Davalı tanığı …; Ben 2004 yılında evlendim.Evlenirken … isimli şahıstan “Barış Mahallesi İkbal Sokakakta bulunan “Harran Kebap” isimli lokantanın üst katını kiraya tutmuştum. Burada tahminen 4,5 yıl kadar oturdum. Kira bedellerini aylık olarak …’ye ödedim. Kira başlangıcında aylık 500,00 TL ödüyordum. Sonraları arttı. En son ödediğimde tahminen 600,00 TL ödemiştim. Kiralarken de …’ye 500 USD depozito vermiştim. Kiradan çıkmadan önce tahminen 1,5 yıl kadar öncesinde, davalı … bana gelerek; eski eşi olan … ile yaşadıklarını anlattı ve evin yarı mülk sahibinin kendisi olduğunu, kiranın yarısının da kendisine ödenmesinin gerektiği söyledi, bunun üzerine bende kiranın yarısını ona ödemeye karar verdim. Ancak, o tarihte güvenlik sebebiyle eve ferforje yaptırılması gerekiyordu. … hanım bana; “sen yaptır, kira bedelinden de düş dedi”. Ben de yaptırdım. Kira bedelinden düştüm. Bu sebeple, … hanıma kira bedeli ödeyemedim. Daha doğrusu bu işlem yapıldığında aylık 500,00 TL kira ödüyordum. Yarısı olan 250,00 TL’yi …’ye ödemeye devam ettim. Ancak … hanıma ödemem gereken 250,00 TL’yi ödemeyerek tahminen 2.000,00 TL tutan ferforje bedelinden düştüm. Tahminen son 10 aylık yarım kira bedelini … hanıma ödedim. Son bir senelik kira bedelim de 550,00 TL olup, bunun yarısı olan 275,00 TL’yi on aylık olarak … hanıma ödedim. Kiradan çıktığımda 500,00 USD depozito bedelini … hanım bana ödedi. Ancak bu söylediklerim tahminen hatırlayabildiğim bölümlerdir. Üzerinden çok zaman geçtiği için tam hatırlamıyorum. Diğer hususlarda üzerinden çok zaman geçtiği için hazırlamıyorum. Son aylar … hanıma da ödemiş olabilirim. Ancak bunu tam hatırlamıyorum, ödemiş isem de kaç ay ödemiş olduğumu hatırlamıyorum” diyerek beyanda bulunmuştur.

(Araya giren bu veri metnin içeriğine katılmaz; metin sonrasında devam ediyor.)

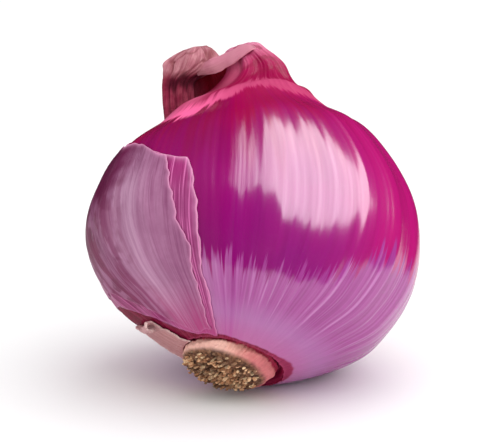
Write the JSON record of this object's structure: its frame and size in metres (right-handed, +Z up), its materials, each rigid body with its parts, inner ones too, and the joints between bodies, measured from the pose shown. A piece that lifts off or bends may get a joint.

Davacı şirketin ticari defterleri üzerinde bilirkişi incelemesi yapılarak 21/11/2016 havale tarihli bilirkişi raporu alınmıştır.Bu rapora göre; ortaklar hesabında davalı yönünden 2004 yılında 8.607,56 TL.borç devrinin olduğu yine 2005 yılında ise davalıya yapılan ödemeler neticesinde 55.557,56 TL.alacağın 2006 yılına devir ettiği, 2006 yılında yapılan 864,77 TL.’lık virman ile alacağın 54.692,79 TL’na düştüğü ve bu alacağın 2011 yılına kadar devir ettiği 2011 yılında yapılan 2.700,00 TL virman ile alacağın 51.992,79 TL’na düştüğü ve 2016 yılına kadar devir ettiği belirlenmiştir.
Davacı şirketin tüm banka hesap hareketleri, dava konusu taşınmaza ilişkin vergi ödemeler ilgili kurumlardan celp edilmiş, dosya üzerinde konusunda uzman SMMM bilirkişiden rapor aldırılmıştır.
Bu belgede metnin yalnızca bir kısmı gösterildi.